Through differentiation and integration, calculus unveils information about the velocity, acceleration, length, and area under the curve of parametrically defined functions. For example, to find the slope at any point on a curve described by parametric equations, we can differentiate the parametric equations with respect to 't' and then take the derivative of y with respect to x.

Converting an equation from rectangular to parametric form is essentially re-expressing a relationship between x and y into a pair of relationships between each of x and y with a third variable, typically 't'. This process is incredibly useful for simplifying the representation of curves that are otherwise complicated to describe in the traditional y=f(x) format.

The most straightforward method, as seen in the provided exercise, involves setting x equal to 't' or another function of 't', and then expressing y in terms of the same parameter. This enables the construction of a more dynamic view, useful for animations, graphics, and solving problems related to motion and time.

The slope and intercept are integral parts of the equation of a line in the rectangular (traditional algebraic) form y = mx + b, where 'm' is the slope and 'b' is the y-intercept.
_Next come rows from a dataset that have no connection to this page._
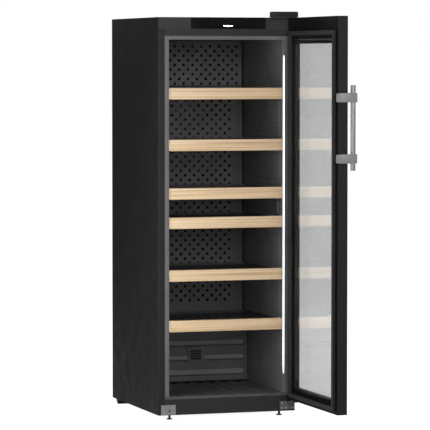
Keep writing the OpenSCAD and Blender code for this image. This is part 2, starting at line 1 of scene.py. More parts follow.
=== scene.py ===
# %% [markdown]
# # A wine cooler, dressed in Blender
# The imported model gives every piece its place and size. This script loads it, swaps the plain
# pieces that show most for finer surfaces, and gives each piece a finish of its own.

# %% Load the frame
import json
from math import cos, pi, radians, sin

import bmesh
import bpy
import numpy as np
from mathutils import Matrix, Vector


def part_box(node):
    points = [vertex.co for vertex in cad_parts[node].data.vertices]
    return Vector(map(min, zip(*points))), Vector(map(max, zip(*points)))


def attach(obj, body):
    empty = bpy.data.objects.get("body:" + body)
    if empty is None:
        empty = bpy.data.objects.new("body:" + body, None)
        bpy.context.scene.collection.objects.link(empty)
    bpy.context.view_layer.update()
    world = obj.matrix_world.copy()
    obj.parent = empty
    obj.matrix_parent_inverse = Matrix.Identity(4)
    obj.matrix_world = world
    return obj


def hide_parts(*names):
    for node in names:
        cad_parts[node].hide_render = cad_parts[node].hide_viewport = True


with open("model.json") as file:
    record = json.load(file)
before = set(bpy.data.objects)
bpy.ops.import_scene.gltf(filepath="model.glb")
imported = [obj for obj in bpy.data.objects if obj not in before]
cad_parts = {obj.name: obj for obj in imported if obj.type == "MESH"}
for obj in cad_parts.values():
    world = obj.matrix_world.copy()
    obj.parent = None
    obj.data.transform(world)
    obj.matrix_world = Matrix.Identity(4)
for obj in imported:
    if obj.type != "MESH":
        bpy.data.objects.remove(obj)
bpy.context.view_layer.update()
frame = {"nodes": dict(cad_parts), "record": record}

mm = 0.001
slot_of = {part["node"]: part["material_slot"] for part in frame["record"]["subparts"]}

# %% [markdown]
# ## The camera and the studio
# A long lens from a few metres away keeps the tall sides almost upright. It stands a little to the
# left and looks slightly down. It comes first, so that each later step can be judged through it.

# %% Camera
camera_place = (-3.4714, -11.2875, 1.4831)
camera_yaw = radians(18.013)
camera_pitch = radians(3.07)
long_lens = 239.3
camera_data = bpy.data.cameras.new("camera")
camera_data.lens = long_lens
camera_data.sensor_width = 36
camera_data.clip_end = 200
camera = bpy.data.objects.new("camera", camera_data)
camera.location = camera_place
camera.rotation_euler = (pi / 2 - camera_pitch, 0, -camera_yaw)
bpy.context.scene.collection.objects.link(camera)
bpy.context.scene.camera = camera
bpy.context.scene.view_settings.view_transform = "Standard"

# %% [markdown]
# The studio is white behind the cooler, with large soft boxes beside it. Black lacquer shows only
# what it reflects, so the room it mirrors is kept darker than the white seen behind it.

# %% World
room_strength = 0.10
world = bpy.data.worlds.new("studio")
bpy.context.scene.world = world
world.use_nodes = True
world_nodes, world_links = world.node_tree.nodes, world.node_tree.links
world_nodes.clear()
rays = world_nodes.new("ShaderNodeLightPath")
seen = world_nodes.new("ShaderNodeMath")
seen.operation = "MAXIMUM"
seen_light = world_nodes.new("ShaderNodeBackground")
seen_light.inputs["Color"].default_value = (1, 1, 1, 1)
seen_light.inputs["Strength"].default_value = 1.0
room_light = world_nodes.new("ShaderNodeBackground")
room_light.inputs["Color"].default_value = (1, 1, 1, 1)
room_light.inputs["Strength"].default_value = room_strength
either = world_nodes.new("ShaderNodeMixShader")
world_out = world_nodes.new("ShaderNodeOutputWorld")
world_links.new(rays.outputs["Is Camera Ray"], seen.inputs[0])
world_links.new(rays.outputs["Is Transmission Ray"], seen.inputs[1])
world_links.new(seen.outputs[0], either.inputs["Fac"])
world_links.new(room_light.outputs[0], either.inputs[1])
world_links.new(seen_light.outputs[0], either.inputs[2])
world_links.new(either.outputs[0], world_out.inputs["Surface"])


# %% Lights
def soft_box_light(name, place, target, width, height, watts):
    """A rectangular lamp at place, turned to face target."""
    data = bpy.data.lights.new(name, "AREA")
    data.shape = "RECTANGLE"
    data.size, data.size_y, data.energy = width, height, watts
    lamp = bpy.data.objects.new(name, data)
    lamp.location = place
    lamp.visible_camera = False
    lamp.rotation_euler = (Vector(target) - Vector(place)).to_track_quat("-Z", "Y").to_euler()
    bpy.context.scene.collection.objects.link(lamp)


middle = (0.24, 0.0, 0.85)
soft_box_light("key", (-0.4, -6.0, 2.7), middle, 2.4, 3.0, 200)
soft_box_light("side", (-0.85, -0.75, 0.9), (1.0, -0.75, 0.9), 1.2, 1.7, 24)
soft_box_light("fill", (4.2, -3.6, 1.8), middle, 2.0, 3.0, 40)
soft_box_light("back", (0.5, 4.5, 3.0), middle, 3.0, 2.0, 40)

# %% [markdown]
# ## Surfaces from arrays
# Each new piece is worked out as arrays of points and handed to the mesh in one go. One small
# builder welds points that fall together, so poles and seams close.


# %% Mesh builder
new_pieces = []


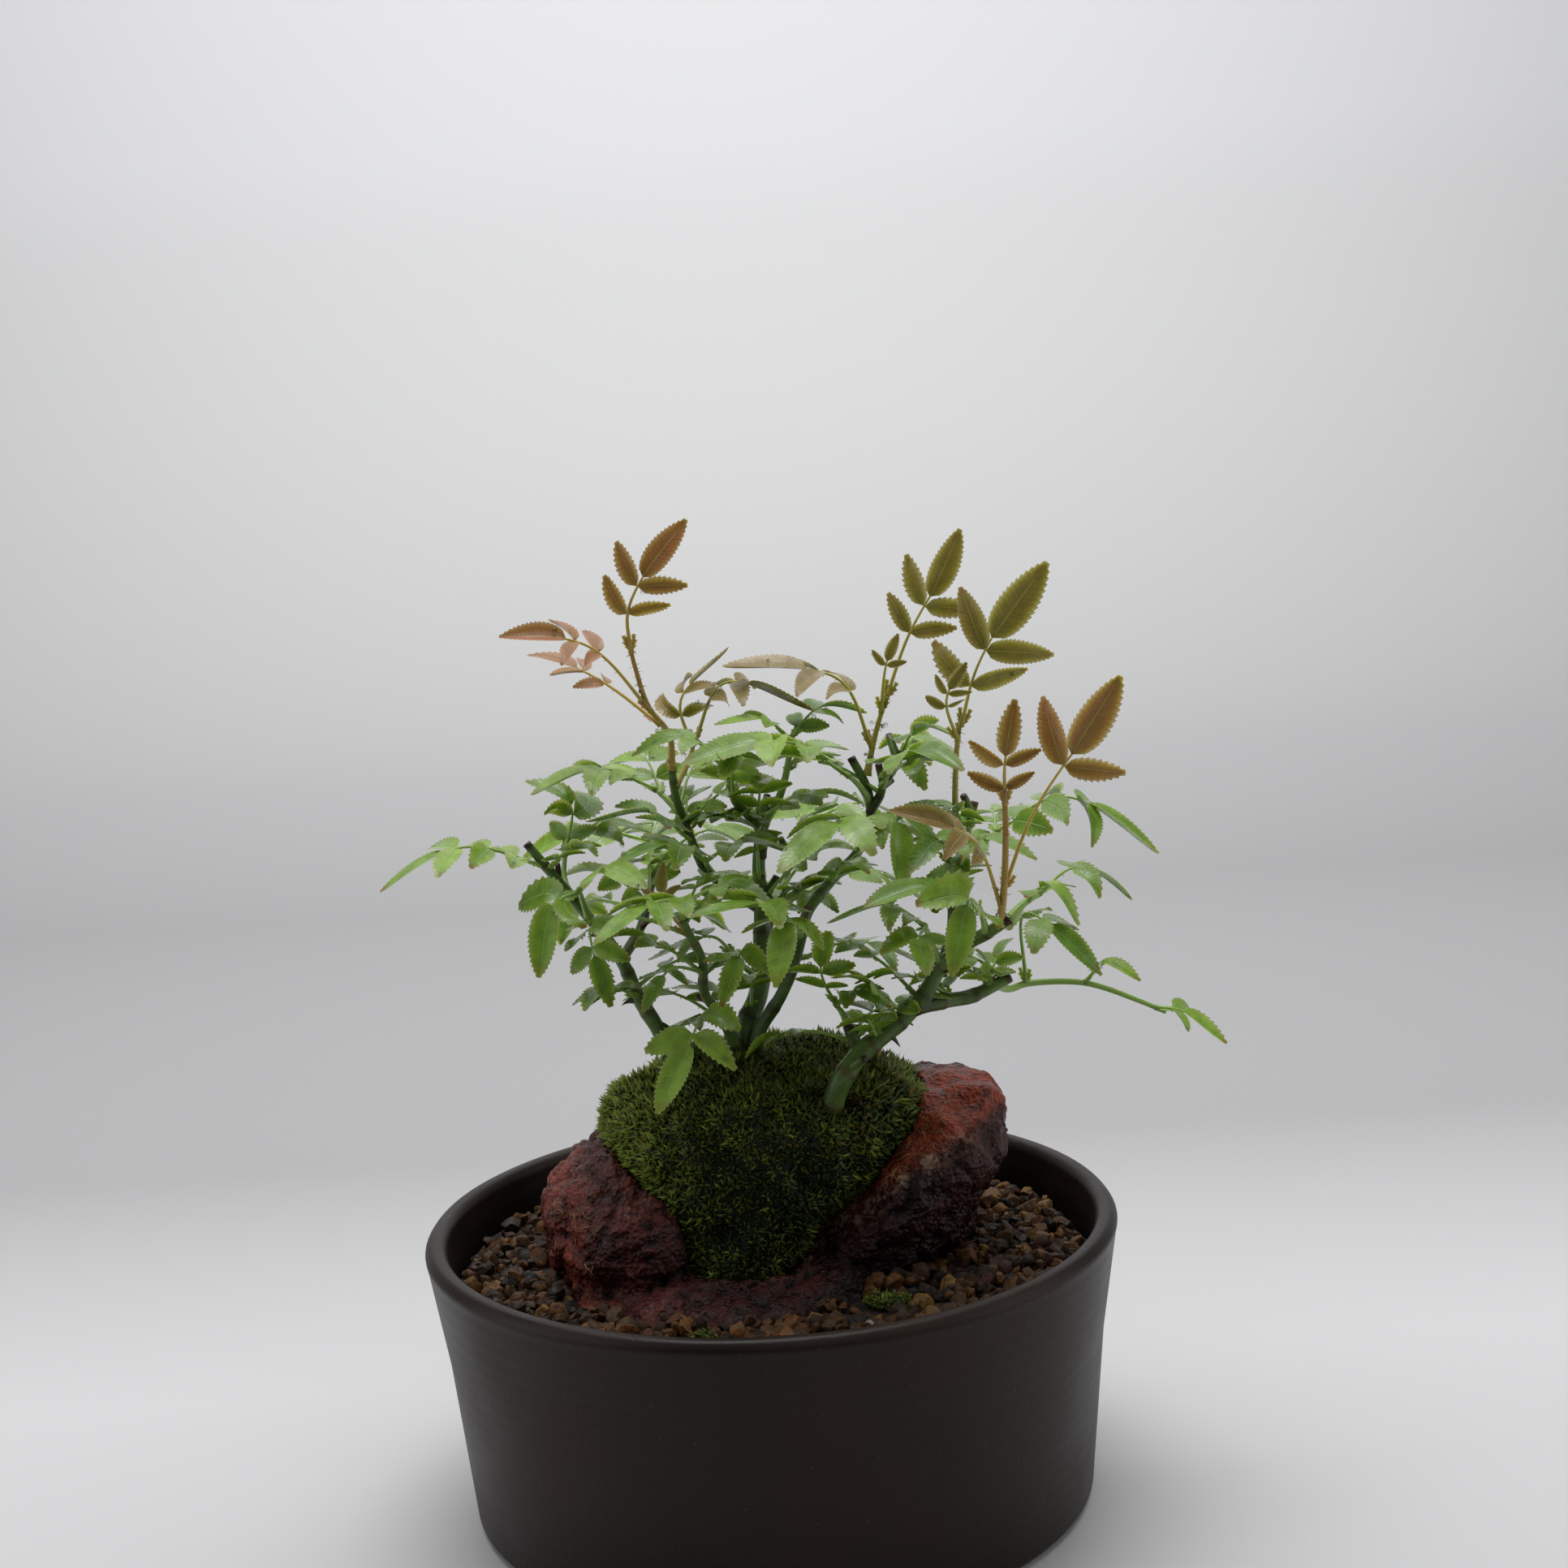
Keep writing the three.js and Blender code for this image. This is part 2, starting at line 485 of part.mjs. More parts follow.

The slope defines the steepness and direction of the line, while the y-intercept signifies the point where the line crosses the y-axis.

When translating this into parametric equations, the slope informs how y changes with respect to x (or 't' in our case), and the intercept informs the starting point or offset of the line. In the context of parameterization, the slope becomes the coefficient of 't' when expressing 'y' as a function of the parameter 't'.

Line parameterization is the process of representing a line with parametric equations using a parameter 't'. This parameter often corresponds to time in practical applications, allowing the position on the line to be expressed as a function of time.

To parameterize a line given by the slope-intercept form, one typically sets 'x' equal to 't' plus any necessary horizontal shift, and 'y' is set as 'mt' plus any necessary vertical shift and the intercept. If a specific point on the line corresponds to a particular 't' value, as in the exercise provided, the parameterization must be adjusted so that substituting this 't' value yields the coordinates of that point.